Please do get into the politics. Is the movie (haven't read the books) a Sarah Palin parable? The nice girl from the not-at-all-cosmopolitan provinces hunts and is wholesome, and is a fish out of water among evil, evil cityfolk (media elites!) whose crimes aren't just violence-promotion, but also going around with interesting hair and clothes.
On the politics: they are mostly omitted from the movie (there's a three-minute-ish aside about how there was once a rebellion and the Games are intended as punishment, but that's it).
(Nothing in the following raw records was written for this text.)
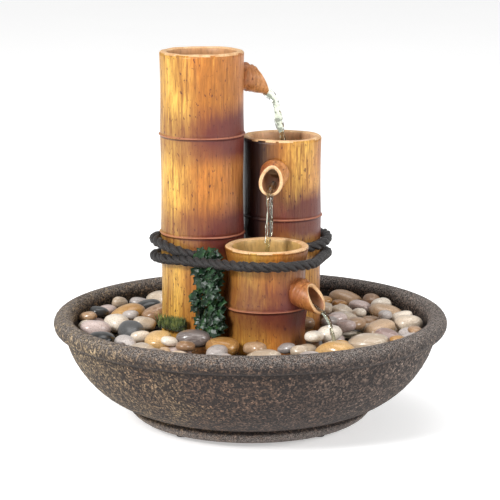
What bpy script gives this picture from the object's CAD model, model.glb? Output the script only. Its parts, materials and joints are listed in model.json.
"""Gives a tabletop bamboo fountain its looks, round the frame that its CAD model packs to."""

import json
import math
import random

import bmesh
import bpy
import numpy as np
from bpy.props import FloatProperty, FloatVectorProperty, IntProperty, PointerProperty
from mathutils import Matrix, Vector


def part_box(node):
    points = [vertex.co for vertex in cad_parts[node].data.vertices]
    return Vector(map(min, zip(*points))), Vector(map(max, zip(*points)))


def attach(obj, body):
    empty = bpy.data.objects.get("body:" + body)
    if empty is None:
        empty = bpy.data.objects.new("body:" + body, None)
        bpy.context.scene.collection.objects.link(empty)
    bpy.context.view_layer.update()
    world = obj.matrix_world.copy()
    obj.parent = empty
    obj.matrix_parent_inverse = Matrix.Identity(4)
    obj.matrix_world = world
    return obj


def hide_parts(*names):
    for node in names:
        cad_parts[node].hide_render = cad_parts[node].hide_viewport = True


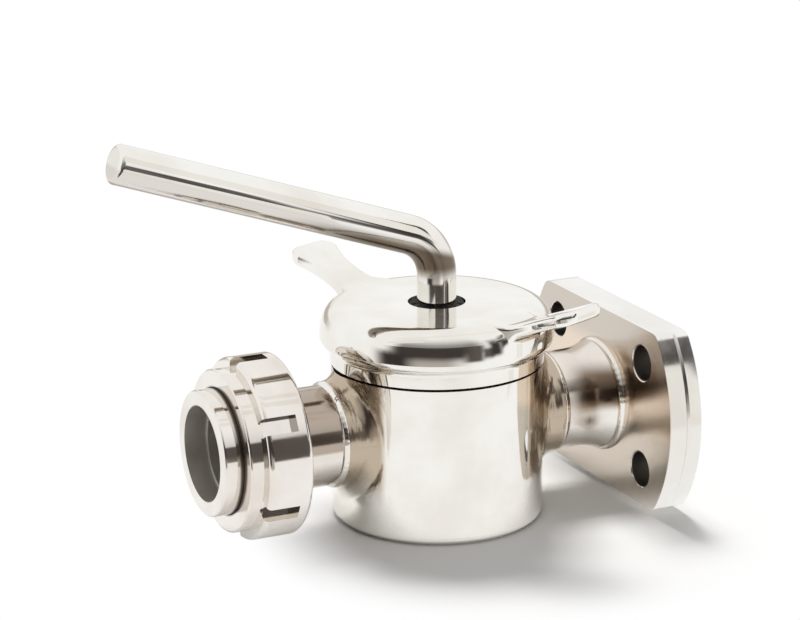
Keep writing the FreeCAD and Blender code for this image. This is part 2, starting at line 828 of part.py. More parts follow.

But from what I understand of the backstory, it's the opposite of Sarah Palin: there was once a great environmental disaster which led to the collapse of society and to a totalitarian state; so it's rather more like "this is what the Bush Administration will lead to."
And thanks also for the other reactions: I will apparently have to go read the book now. As far as problems go, having to read something is one of the better ones to have.
Oh, I am reminded, I'm not including you in the group of people I automatically distrust when they say, "Call me old fashioned" (in case you saw that status). :-) Not wanting to see a bunch of kids get killed on screen is not a bad kind of old-fashioned.